With that, Steve came into the kitchen, solid mud from the middle of his back to his ankles. “As I started walking down the hill toward the creek, the turtle sort of lurched right out of my hands, landed on the bank and started sliding, I was so startled, I lost my footing and I started sliding towards the water too,” he said.
Fast forward 25 years… Steve was outside on his tractor mowing the lawn when I noticed that he went his normal, pretty quick speed in one direction, but as he came back in the other direction, he would slow down to a crawl. Then, once past that section, he would speed back up. At first, I couldn’t see why he was speeding up and slowing down, but after watching him do the same thing several times, I saw it – he was slowing down when he came close to a very large snapping turtle that was making its way across the yard.

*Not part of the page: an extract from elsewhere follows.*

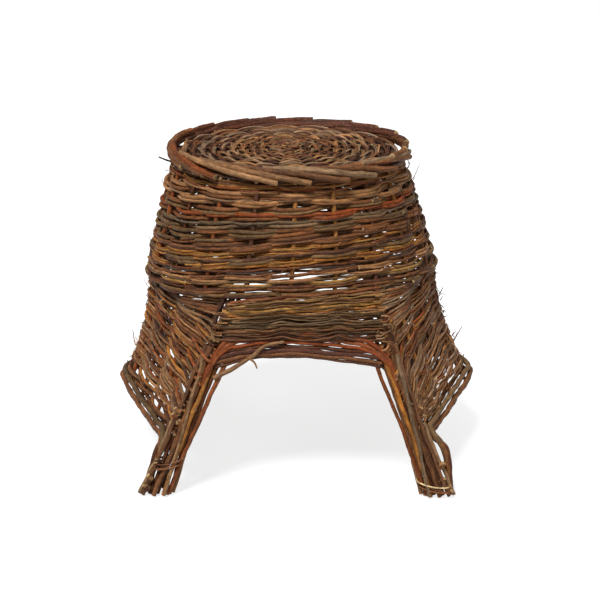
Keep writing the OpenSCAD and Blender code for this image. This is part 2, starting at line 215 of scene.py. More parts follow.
def mesh_of(name, points, faces):
    """A smooth mesh; a face that gives its first or last corner twice has three corners, not four."""
    first = faces[:, 0] == faces[:, 1]
    last = faces[:, 2] == faces[:, 3]
    whole = ~(first | last)
    loops = np.concatenate([
        faces[whole].reshape(-1),
        faces[last][:, :3].reshape(-1),
        faces[first][:, 1:].reshape(-1),
    ])
    sizes = np.sort(np.where(whole, 4, 3))[::-1]
    starts = np.concatenate([[0], np.cumsum(sizes)[:-1]])
    mesh = bpy.data.meshes.new(name)
    mesh.vertices.add(len(points))
    mesh.vertices.foreach_set("co", points.reshape(-1))
    mesh.loops.add(len(loops))
    mesh.loops.foreach_set("vertex_index", loops.astype(np.int32))
    mesh.polygons.add(len(sizes))
    mesh.polygons.foreach_set("loop_start", starts.astype(np.int32))
    mesh.update(calc_edges=True)
    mesh.validate()
    mesh.shade_smooth()
    return mesh


class Bundle:
    """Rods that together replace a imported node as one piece."""

    def __init__(self):
        self.parts = []
        self.count = 0

    def add(self, points, faces, tints, grains, cuts):
        """Take in points, their faces, and each point's colour, place in the grain and cut wood."""
        self.parts.append((points, faces + self.count, tints, grains, cuts))
        self.count += len(points)

    def rod(self, points, width, colour, tip=0.7, wobble=0.5, knots=27.0, bud=0.24, sides=7, step=3.5):
        """A willow rod along points, width thick at its start and tip times that at its end."""
        path = smooth_path(points, step)
        along = distance_along(path)
        n = len(path)
        ref = np.linalg.svd(unit_rows(np.gradient(path, axis=0)), full_matrices=False)[2][2]
        tangent, across, upward = directions(path, ref)
        path = path + across * wander(along, wobble, 60)[:, None]
        path = path + upward * wander(along, wobble, 75)[:, None]
        tangent, across, upward = directions(path, ref)
        u = along / along[-1]
        radius = width / 2 * (1 - (1 - tip) * u) * (1 + wander(along, 0.035, 28))
        angle = TAU * (np.arange(sides) + rng.uniform()) / sides
        swell = knotted(along, angle, width, knots, bud)
        cos = np.cos(angle)[None, :]
        sin = np.sin(angle)[None, :]
        cross = cos[:, :, None] * across[:, None, :] + sin[:, :, None] * upward[:, None, :]
        ring = path[:, None, :] + cross * (radius[:, None] * swell)[:, :, None]
        start = rng.uniform(0, 900)
        grain = np.empty((n, sides, 3))
        grain[:, :, 0] = along[:, None] + start
        grain[:, :, 1] = cos * width / 2 + start
        grain[:, :, 2] = sin * width / 2
        drift = 1 + wander(along, 0.10, 90)
        tint = np.clip(colour, 0, 1)[None, None, :] * drift[:, None, None] * np.ones((1, sides, 1))
        self.add(ring.reshape(-1, 3), walls(n, sides), tint.reshape(-1, 3), grain.reshape(-1, 3),
                 np.zeros(n * sides))
        for end, way in ((0, -1.0), (n - 1, 1.0)):
            self.cut_end(ring[end], tangent[end] * way, grain[end], way)

    def cut_end(self, ring, out, grain, way):
        """A pale cut face with a rounded edge; way is -1 at a rod's start and 1 at its end."""
        sides = len(ring)
        centre = ring.mean(axis=0)
        size = np.linalg.norm(ring - centre, axis=1).mean()
        inner = centre + (ring - centre) * 0.80 + out * size * 0.10
        points = np.concatenate([ring, inner, [centre + out * size * 0.06]])
        k = np.arange(sides)
        middle = np.full(sides, 2 * sides)
        fan = np.stack([k + sides, (k + 1) % sides + sides, middle, middle], axis=-1)
        faces = np.concatenate([walls(2, sides), fan])
        if way < 0:
            faces = faces[:, ::-1]
        cuts = np.concatenate([np.full(sides, 0.35), np.ones(sides + 1)])
        tints = np.tile(np.array(CUT_COLOUR) * rng.uniform(0.72, 1.05), (2 * sides + 1, 1))
        self.add(points, faces, tints, np.concatenate([grain, grain, grain[:1]]), cuts)

    def piece(self, node, slot, kind="willow", name=None):
        """The rods as one mesh object in a node's place, named after it if no name is given."""
        name = name or f"{kind}_{node}"
        points, faces, tints, grains, cuts = (np.concatenate(part) for part in zip(*self.parts))
        rgba = np.ones((self.count, 4))
        rgba[:, :3] = linear(tints)
        mesh = mesh_of(name, points * MM, faces)
        for key, form, field, values in (("tint", "FLOAT_COLOR", "color", rgba),
                                         ("grain", "FLOAT_VECTOR", "vector", grains),
                                         ("cut", "FLOAT", "value", cuts)):
            mesh.attributes.new(key, form, "POINT").data.foreach_set(field, values.reshape(-1))
        mesh.materials.append(MATERIALS[slot])
        thing = bpy.data.objects.new(name, mesh)
        bpy.context.scene.collection.objects.link(thing)
        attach(thing, "root")
        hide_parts(node)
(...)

As I watched, Steve stopped the tractor in the middle of the yard, leaned over and picked up a stick and then continued driving toward the turtle. When he got right next to the turtle, he leaned over and put the stick in front of the turtle’s mouth. Snap! The turtle bit the stick and the top part of it few off. Steve laughed and put the stick in front of the turtle’s mouth again, and again the turtle snapped off the top of the stick. Then he saw me in the doorway laughing and he said, “Did you see that? She’s a big one!” With that, he tossed the stick down and took off to finish his mowing while the turtle continued on her way out of our yard.
Boys become young men, young men become old men, but it doesn’t matter how big they are or how old they get…some things don’t change.